As we noted in Pauley, the Gall opinion instructed
that a sentencing court should first calculate the applicable
Guidelines range. Id. This starting point furthers Congress’
desire for efficient administration and consistency in
sentencing. After calculating the Sentencing Guidelines range,
the court must give each party an opportunity to argue for
whatever sentence they deem appropriate. Id.; see Kimbrough v.
United States, 128 S. Ct. 558, 569 (2007). The sentencing court
must then consider all of the § 3553(a) factors to determine if
they support the sentence requested by either party. In so
doing, the district court may not presume the Guidelines range
is reasonable. Pauley, 511 F.3d at 473; see Gall, 128 S. Ct. at
596. If the sentencing court decides to sentence a defendant
outside the Guidelines sentencing range, it must consider the
extent of the deviation to ensure that the justification is
sufficiently compelling to support the degree of variance.
Pauley, 511 F.3d at 473. As noted by the Gall Court, a major
departure should be supported by a more significant
justification than a minor one.

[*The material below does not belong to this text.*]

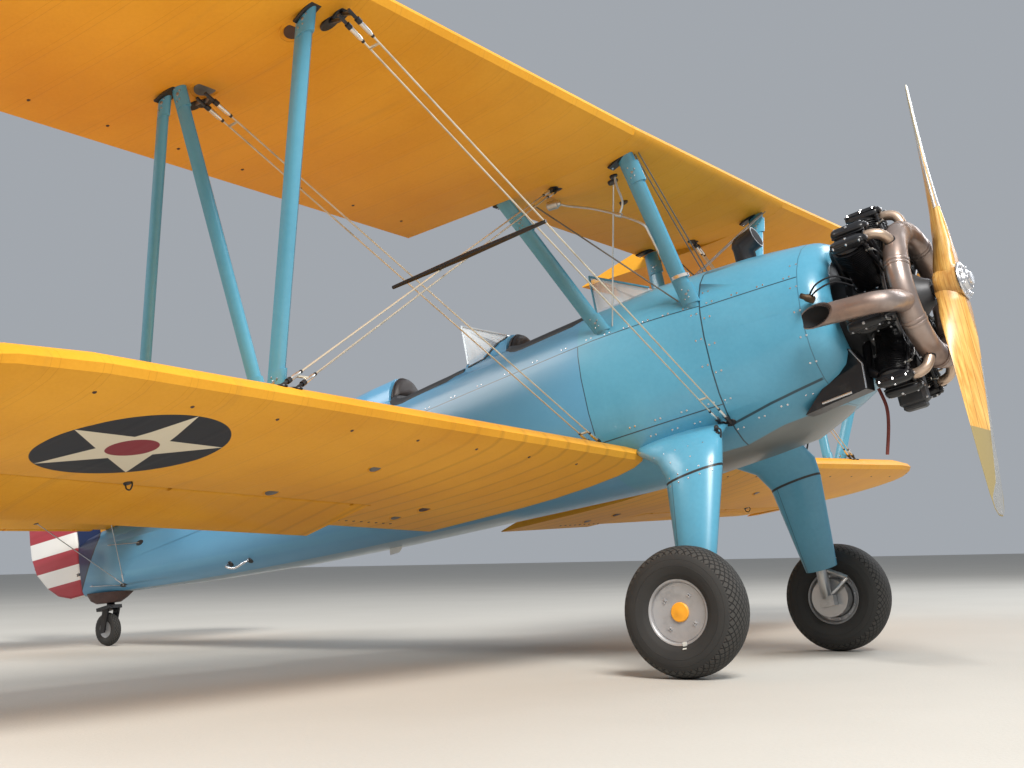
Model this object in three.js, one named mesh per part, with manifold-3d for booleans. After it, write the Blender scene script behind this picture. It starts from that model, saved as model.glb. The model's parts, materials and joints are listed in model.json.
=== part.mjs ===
// Two-seat training biplane with an open radial engine, parked on its wheels.
// Millimetres. Everything is drawn in the aircraft's own axes: x forward from the middle of the
// propeller, y to port, z up from the thrust line. The whole aircraft is then pitched nose-up
// about y until all three tyres stand on z = 0, and moved so that its box is centred on the origin.

import * as THREE from 'three';
import { mergeVertices } from 'three/addons/utils/BufferGeometryUtils.js';
import Module from 'manifold-3d';

const wasm = await Module();
wasm.setup();

// Driving dimensions.
const seatGap = 0.3; // between pieces that touch
const runningGap = 6; // between a moving piece and what it passes
const sides = { left: 1, right: -1 };

const wingChord = 1524;
const upperSpan = 9804;
const lowerSpan = 9502;
const wingStagger = 657;
const wingGap = 1518;
const upperLeadingEdge = { x: -1070, z: 1086 };
const upperDihedral = THREE.MathUtils.degToRad(1.13);
const lowerDihedral = THREE.MathUtils.degToRad(2.145);
const upperIncidence = THREE.MathUtils.degToRad(1.1);
const lowerIncidence = THREE.MathUtils.degToRad(1.9);
const centreHalfSpan = 948;
const centreChord = 1020;
const lowerRootY = 537;
const strutY = { foot: 3020, top: 3212 };

const cowlLip = -505;
const cowlSeam = -640;
const firewall = -1178;
const midSplit = -3750;
const sternpost = -6845;

const mainAxle = { x: -1375, y: 987.5, z: -1346 };
const mainTyre = { radius: 316, width: 218 };
const tailAxle = { x: -6654, z: -406 };
const tailTyre = { radius: 124, width: 72 };

// The parked attitude: the line through the axles tilts until both tyre sizes stand level.
const axleRun = mainAxle.x - tailAxle.x;
const axleDrop = tailAxle.z - mainAxle.z;
const pitch = Math.atan2(axleDrop, axleRun)
  + Math.asin((mainTyre.radius - tailTyre.radius) / Math.hypot(axleRun, axleDrop));

const propellerRadius = 1244;
const propellerTurn = 0.231; // the upper blade leans to port by this angle
const bossHalf = 66; // half the thickness of the propeller's middle

const rudderHinge = -6880;
const elevatorHinge = { x: -6552, z: 350, rest: 14 }; // rest: degrees up when parked
const aileron = {
  hinge: 0.7,
  inner: 1470,
  outer: 4150,
  leftRest: THREE.MathUtils.degToRad(2),
  rightRest: THREE.MathUtils.degToRad(-9),
};

const paint = {
  blue: { color: 0x4fa0c4, roughness: 0.35, metalness: 0.1 },
  yellow: { color: 0xe9a01f, roughness: 0.5, metalness: 0 },
  red: { color: 0xb5303a, roughness: 0.5, metalness: 0 },
  black: { color: 0x17181a, roughness: 0.45, metalness: 0.3 },
  iron: { color: 0x232427, roughness: 0.5, metalness: 0.6 },
  burnt: { color: 0x7a5a4c, roughness: 0.45, metalness: 0.8 },
  steel: { color: 0xb9bcbf, roughness: 0.3, metalness: 0.9 },
  silver: { color: 0xb4b6b8, roughness: 0.45, metalness: 0.5 },
  rubber: { color: 0x26262a, roughness: 0.85, metalness: 0 },
  wood: { color: 0xc98f3c, roughness: 0.25, metalness: 0 },
  leather: { color: 0x26211f, roughness: 0.6, metalness: 0 },
  glass: { color: 0xdfe8ea, roughness: 0.05, metalness: 0 },
};

// Solids.

function solidOf(geometry) {
  const bare = geometry.clone();
  bare.deleteAttribute('normal');
  bare.deleteAttribute('uv');
  const welded = mergeVertices(bare, 1e-3);
  return new wasm.Manifold(new wasm.Mesh({
    numProp: 3,
    vertProperties: new Float32Array(welded.attributes.position.array),
    triVerts: new Uint32Array(welded.index.array),
  }));
}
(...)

Gall, 128 S. Ct. at 596;
Pauley, 511 F.3d at 473.
Accordingly, we vacate and remand McClellan’s sentence
for resentencing in light of the Supreme Court’s opinion in
5
Gall, and this court’s opinions applying Gall and related
authority. See, e.g., Pauley, 511 F.3d at 473-76. We dispense
with oral argument because the facts and legal contentions are
adequately presented in the materials before the court and
argument would not aid the decisional process.